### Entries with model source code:
============
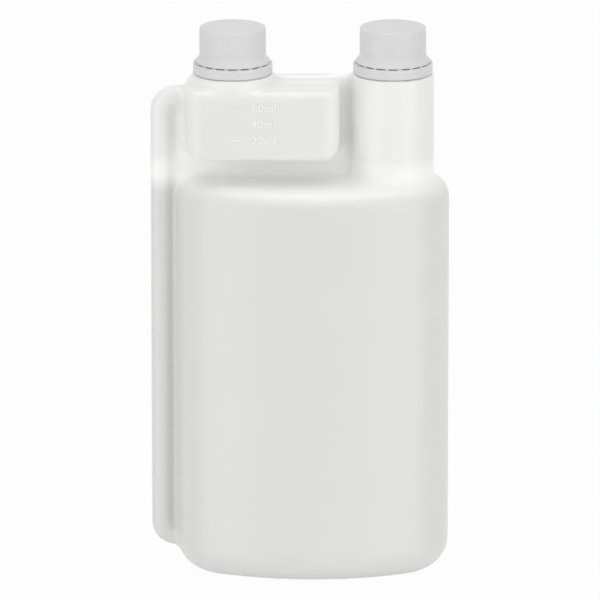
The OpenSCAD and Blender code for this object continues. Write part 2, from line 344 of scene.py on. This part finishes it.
# The dose scale is cut in the mould, so it stands proud. The lowest mark is the deepest.
for i, (dose, proud) in enumerate((("20ml", 0.3), ("40ml", 0.16), ("60ml", 0.16))):
    z = chamber_low + first_dose + dose_step * i
    mark = box_form(dosing_x - 2.2, dosing_x + 5, -chamber_front - proud, -chamber_front + 0.6,
                    z - 0.3, z + 0.3)
    round_edges(mark, lambda p, d: near(p.y, -chamber_front - proud), 0.12, 2)
    combine(bottle, mark, "UNION")
    start()
    bpy.ops.object.text_add(rotation=(math.pi / 2, 0, 0),
                            location=(-22.1 * MM, (-chamber_front + 0.08) * MM, (z - 1.85) * MM))
    words = bpy.context.object
    words.data.body, words.data.size = dose, 5.2 * MM
    words.data.extrude, words.data.bevel_depth, words.data.resolution_u = 0.3 * MM, 0.06 * MM, 4
    bpy.ops.object.convert(target="MESH")
    words = bpy.context.object
    words.scale.x = 11 * MM / words.dimensions.x
    words = place()
    close_up()
    combine(bottle, words, "UNION")

start()
bottle.select_set(True)
bpy.context.view_layer.objects.active = bottle
bpy.ops.object.shade_smooth_by_angle(angle=math.radians(32))


def paint(hex_colour):
    """An sRGB hex colour as linear light."""
    parts = [int(hex_colour[i:i + 2], 16) / 255 for i in (1, 3, 5)]
    return [c / 12.92 if c <= 0.04045 else ((c + 0.055) / 1.055) ** 2.4 for c in parts] + [1]


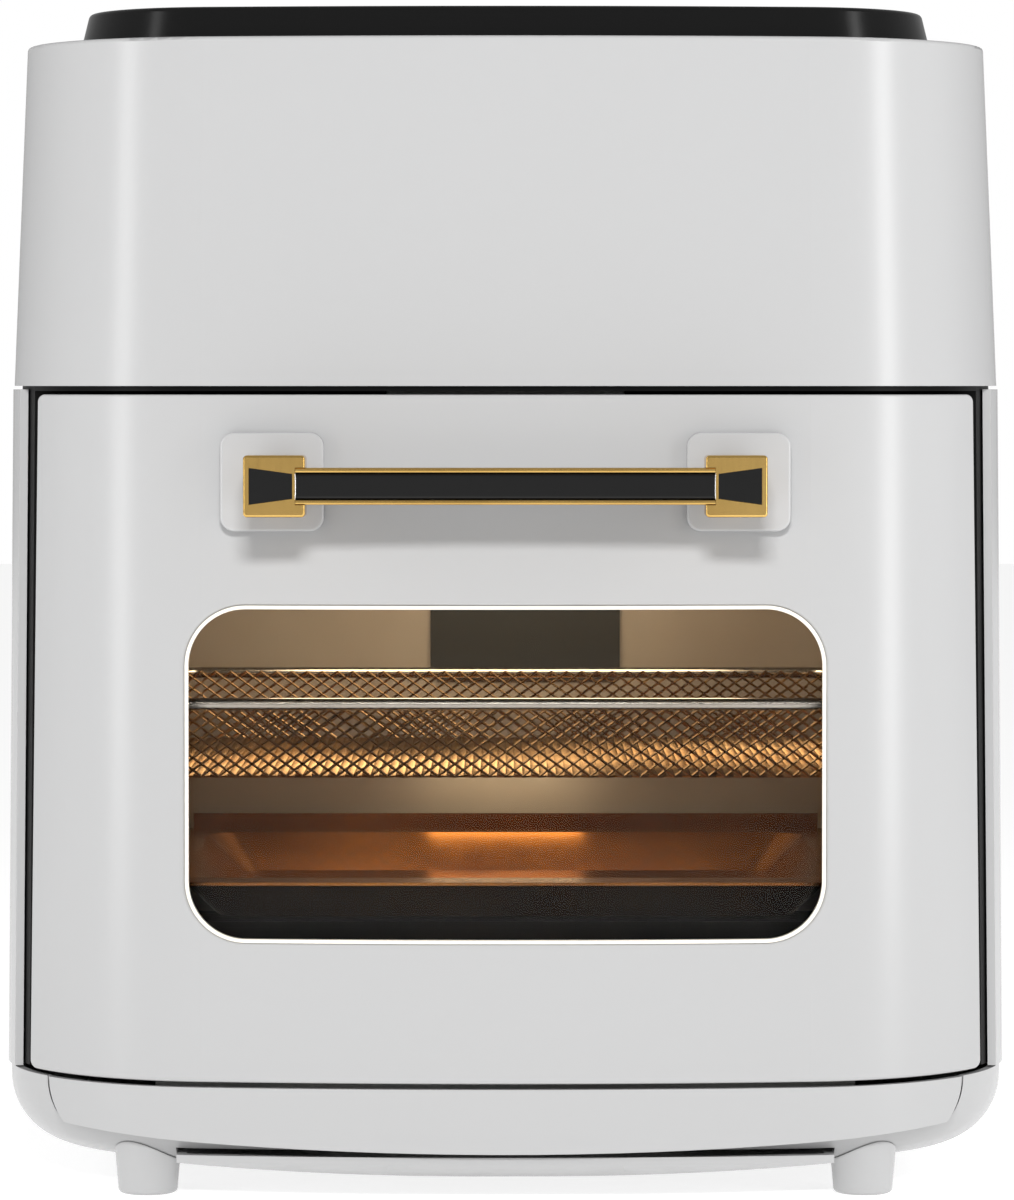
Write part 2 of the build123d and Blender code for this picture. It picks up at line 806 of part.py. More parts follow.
============
### Task details:
Write down all the entries again without a single difference.

### Response for this exercise:
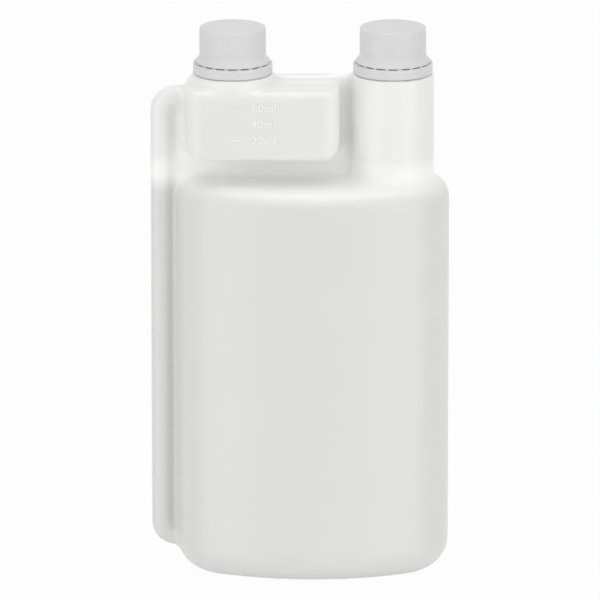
The OpenSCAD and Blender code for this object continues. Write part 2, from line 344 of scene.py on. This part finishes it.
# The dose scale is cut in the mould, so it stands proud. The lowest mark is the deepest.
for i, (dose, proud) in enumerate((("20ml", 0.3), ("40ml", 0.16), ("60ml", 0.16))):
    z = chamber_low + first_dose + dose_step * i
    mark = box_form(dosing_x - 2.2, dosing_x + 5, -chamber_front - proud, -chamber_front + 0.6,
                    z - 0.3, z + 0.3)
    round_edges(mark, lambda p, d: near(p.y, -chamber_front - proud), 0.12, 2)
    combine(bottle, mark, "UNION")
    start()
    bpy.ops.object.text_add(rotation=(math.pi / 2, 0, 0),
                            location=(-22.1 * MM, (-chamber_front + 0.08) * MM, (z - 1.85) * MM))
    words = bpy.context.object
    words.data.body, words.data.size = dose, 5.2 * MM
    words.data.extrude, words.data.bevel_depth, words.data.resolution_u = 0.3 * MM, 0.06 * MM, 4
    bpy.ops.object.convert(target="MESH")
    words = bpy.context.object
    words.scale.x = 11 * MM / words.dimensions.x
    words = place()
    close_up()
    combine(bottle, words, "UNION")

start()
bottle.select_set(True)
bpy.context.view_layer.objects.active = bottle
bpy.ops.object.shade_smooth_by_angle(angle=math.radians(32))


def paint(hex_colour):
    """An sRGB hex colour as linear light."""
    parts = [int(hex_colour[i:i + 2], 16) / 255 for i in (1, 3, 5)]
    return [c / 12.92 if c <= 0.04045 else ((c + 0.055) / 1.055) ** 2.4 for c in parts] + [1]


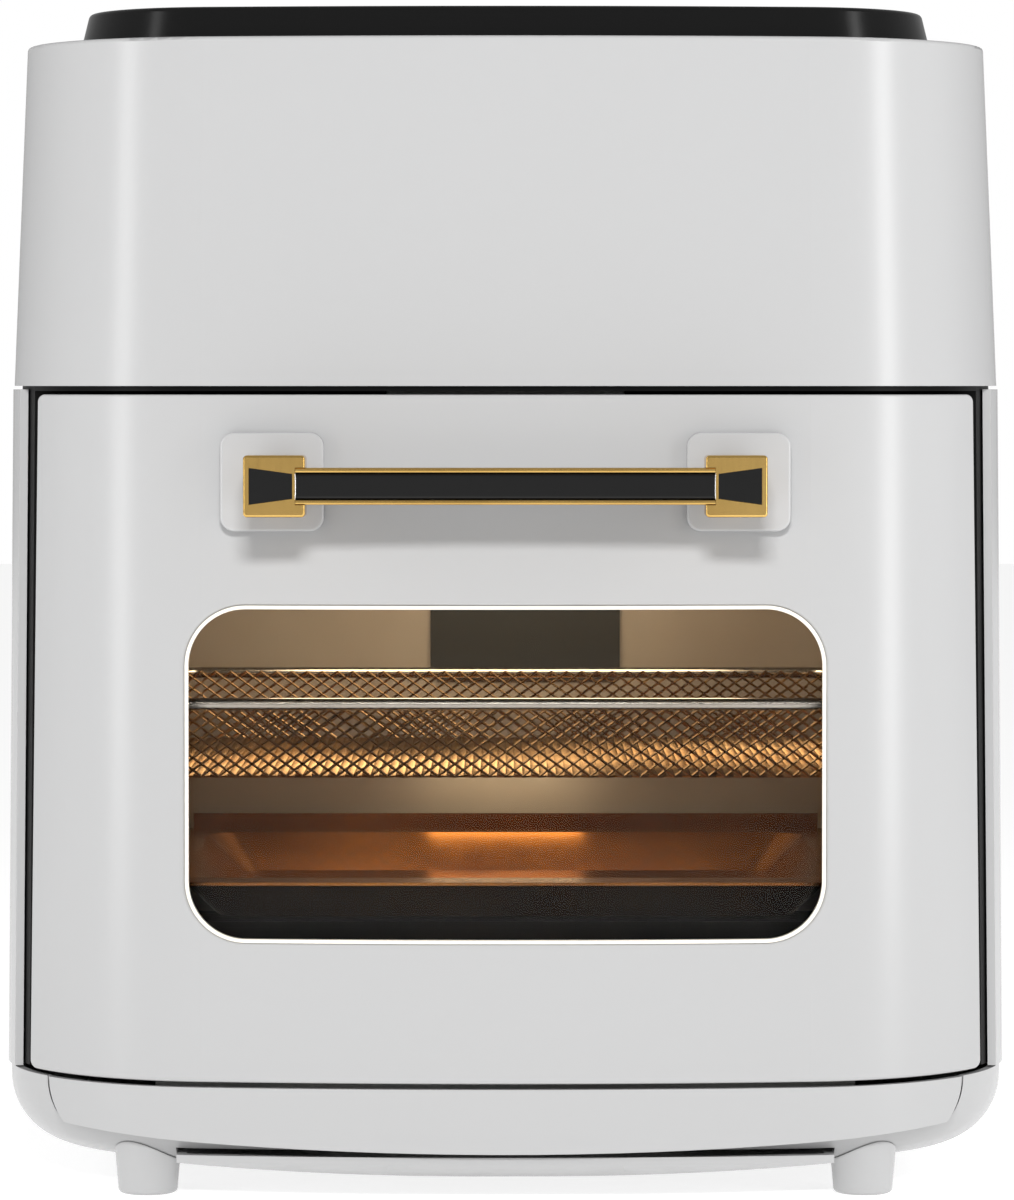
Write part 2 of the build123d and Blender code for this picture. It picks up at line 806 of part.py. More parts follow.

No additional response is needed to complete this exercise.